> **Task to carry out**
Give back exactly the lines from the start of the listing to the line containing "return edge - outward(edge)", inclusive, and nothing beyond them.

> **Information shown**
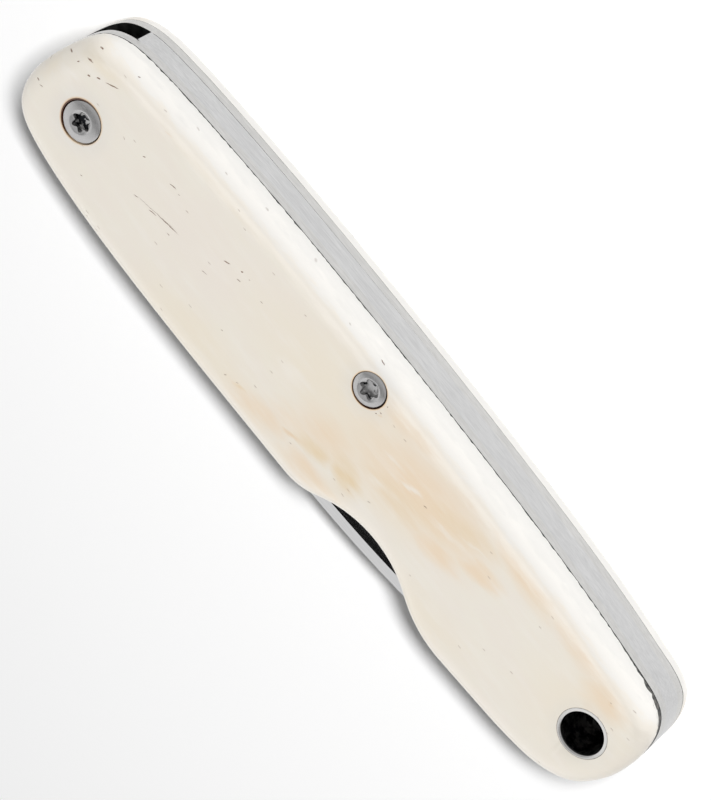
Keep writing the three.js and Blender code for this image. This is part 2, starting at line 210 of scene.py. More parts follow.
def moved_in(edge, inset):
    """A closed edge moved inwards, by one inset or by one for each point."""
    return edge - outward(edge) * np.broadcast_to(inset, len(edge))[:, None]


def circle(centre, radius, sides):
    """Closed counter-clockwise circle, or a wavy one where the radius has a value for each point."""
    angle = np.arange(sides) * 2 * math.pi / sides
    return np.column_stack((centre[0] + radius * np.cos(angle), centre[1] + radius * np.sin(angle)))


SHARP_FROM = math.radians(38)
WELD = 1e-7


class Blank:
    """A skin in the making, from rings of points that are bridged and capped."""

    def __init__(self, side=1):
        self.mesh = bmesh.new()
        self.side = side

    def ring(self, points, heights):
        """A closed ring at one height, or at one height for each point."""
        heights = np.broadcast_to(heights, len(points))
        return [self.mesh.verts.new(row_point(x, y, z * self.side)) for (x, y), z in zip(points, heights)]

    def point(self, x, y, z):
        """One point, in millimetres from the pivot."""
        return self.mesh.verts.new(row_point(x, y, z * self.side))

    def bridge(self, lower, upper, finish):
        """Faces between two closed rings, in one finish or in one for each face, with None for no face."""
        finishes = finish if isinstance(finish, list) else [finish] * len(lower)
        for here, face_finish in enumerate(finishes):
            if face_finish is not None:
                after = (here + 1) % len(lower)
                face = self.mesh.faces.new((lower[here], lower[after], upper[after], upper[here]))
                face.material_index = face_finish

    def bands(self, rings, finishes=()):
        """Bands from each ring to the next, in the first finish where none is given."""
        for step, (lower, upper) in enumerate(zip(rings, rings[1:])):
            self.bridge(lower, upper, finishes[step] if step < len(finishes) else 0)

    def fan(self, ring, tip):
        """Closes a ring with a fan about one point."""
        for here, vert in enumerate(ring):
            self.mesh.faces.new((vert, ring[(here + 1) % len(ring)], tip))

    def flat(self, outer, holes=()):
        """Fills a flat ring, leaving its holes open."""
        pairs = [(ring[here - 1], ring[here]) for ring in (outer, *holes) for here in range(len(ring))]
        edges = [self.mesh.edges.get(pair) or self.mesh.edges.new(pair) for pair in pairs]
        bmesh.ops.triangle_fill(self.mesh, use_beauty=True, use_dissolve=False, edges=edges)

    def turned(self, centre, profile, sides):
        """A closed lathe-turned form, from its lowest ring to its highest."""
        rings = [self.ring(circle(centre, radius, sides), height) for radius, height in profile]
        self.bands(rings)
        for ring in (rings[0], rings[-1]):
            self.fan(ring, self.mesh.verts.new(sum((vert.co for vert in ring), Vector()) / sides))

    def as_object(self, name, materials):
        """The blank as it is now, as an object."""
        bmesh.ops.recalc_face_normals(self.mesh, faces=self.mesh.faces)
        skin = bpy.data.meshes.new(name)
        self.mesh.to_mesh(skin)
        for material in materials:
            skin.materials.append(material)
        made = bpy.data.objects.new(name, skin)
        bpy.context.scene.collection.objects.link(made)
        return made

    def drill(self, drills, materials):
        """Takes drills, each a closed blank, out of this one."""
        work = self.as_object("work", materials)
        tools = [drill.as_object("drill", materials) for drill in drills]
        for tool in tools:
            cut = work.modifiers.new("cut", "BOOLEAN")
            cut.solver = "EXACT"
            cut.object = tool
        drilled = bpy.data.meshes.new_from_object(work.evaluated_get(bpy.context.evaluated_depsgraph_get()))
        self.mesh.clear()
        self.mesh.from_mesh(drilled)
        for loose in (work, *tools):
            skin = loose.data
            bpy.data.objects.remove(loose)
            bpy.data.meshes.remove(skin)
        bpy.data.meshes.remove(drilled)

    def finish(self, name, node, body, slot, *materials):
        """The finished piece, smooth but for its sharp edges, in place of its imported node."""
        bmesh.ops.remove_doubles(self.mesh, verts=self.mesh.verts, dist=WELD)
        bmesh.ops.recalc_face_normals(self.mesh, faces=self.mesh.faces)
        for face in self.mesh.faces:
            face.smooth = True
        for edge in self.mesh.edges:
            one_finish = len({face.material_index for face in edge.link_faces}) == 1
            edge.smooth = one_finish and (not edge.is_manifold or edge.calc_face_angle() < SHARP_FROM)
        piece = self.as_object(name, materials)
        self.mesh.free()
        shading = piece.modifiers.new("even_shading", "WEIGHTED_NORMAL")
        shading.keep_sharp = True
        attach(piece, body)
        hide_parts(node)
        return piece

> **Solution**
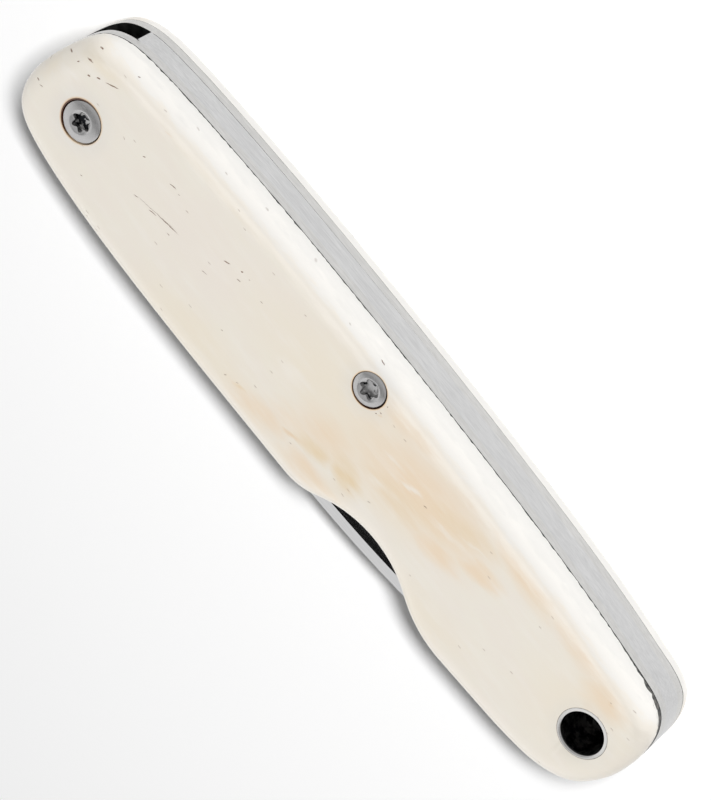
Keep writing the three.js and Blender code for this image. This is part 2, starting at line 210 of scene.py. More parts follow.
def moved_in(edge, inset):
    """A closed edge moved inwards, by one inset or by one for each point."""
    return edge - outward(edge) * np.broadcast_to(inset, len(edge))[:, None]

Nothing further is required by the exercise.